I look around at parents still in the trenches and think that I could have done better for my kids: I didn't read to them enough; I should have controlled my temper better; I should have remembered to feed them lunch more and cookies less. But I also take satisfaction in knowing that Rachel and Adam are confident, competent and capable of navigating the adult world with an enviable outward poise. Most of that is their own doing, but I like to believe that their parents helped. If nothing else, we didn't wreck them.

I remember another day, another ball game; Adam was pitching. He hit a batter, threw seven balls in a row, walked in a run. A few years before, I would have been dreading his foul mood on the ride home. But in that game, he shook it off, got a couple more outs, and the inning was over. At bat a few innings later, he smacked a solid double into right centerfield and pumped his fist as he rounded first. I wondered, for the umpteenth time, how my children came by their athleticism.

The photo on my computer background shows Rachel effortlessly leaping along a dock, her legs and feet in perfect position. She has always been graceful and strong, but the discipline and stamina required years of ballet training. All the driving, all the scheduling, all the classes, practices, rehearsals — they appear to have paid off.

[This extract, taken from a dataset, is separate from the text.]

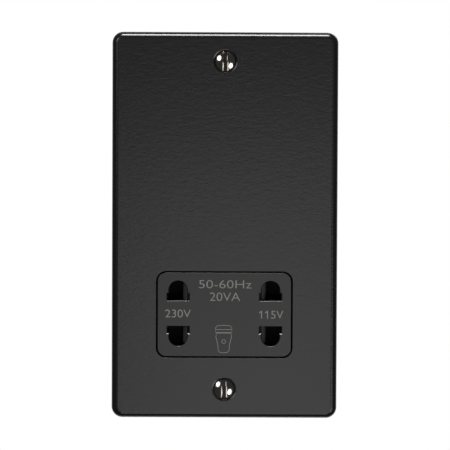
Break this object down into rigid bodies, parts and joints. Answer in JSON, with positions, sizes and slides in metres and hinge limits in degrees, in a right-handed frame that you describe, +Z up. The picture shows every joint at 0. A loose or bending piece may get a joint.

I won't pretend I've loved every minute of parenting. There were plenty of days when defenestration looked like an appealing option. (Luckily, I could never decide whether it was better to pitch myself out the window or someone smaller.) And I can't pretend I didn't have it easy. I've had to make choices between my career and my family, but never between my job and my kids. Their father and I didn't stay married to each other, but he supported us all the way through, for which I am immensely grateful.

Parenthood never ends, but this chapter of it has. I'm facing my "redundancy" — as the Brits call it when they've been laid off — with some trepidation. As parents, we spend the early years cataloging firsts and just trying to keep everyone alive. In the middle, we're watching our children discover who they really are, but we still think we have some chance of influencing that (spoiler alert: not so much). By the time they're leaving home, we've gotten used to not having them around as much, and — with luck — they've turned into people we really like, at least some of the time.

In the two years since Rachel moved out, I've enjoyed my one-on-one time with Adam. Much more reserved by nature, he's opened up occasionally since his sister left, and he's become more used to me grilling him about what's going on in his world. With just the two of us at home, we've had the chance to get to know each other better.

Next on my list is getting to know myself again. For the first time in 22 years, I am living entirely on my own. While I enjoy time to myself, I also struggle with being alone. Without another person to distract me, will I retreat into my own world and wear a hole in the couch where I work, relax, read and surf the web? Without children around, will I take too much advantage of not having to set a good example?

I have the freedom now to find out — to reinvent myself, entirely to please myself. I'm still struggling to figure out what that might look like, and it feels like a heady charge.

But right this minute, I've got a sunny afternoon, a kayak, and time to explore my own new world.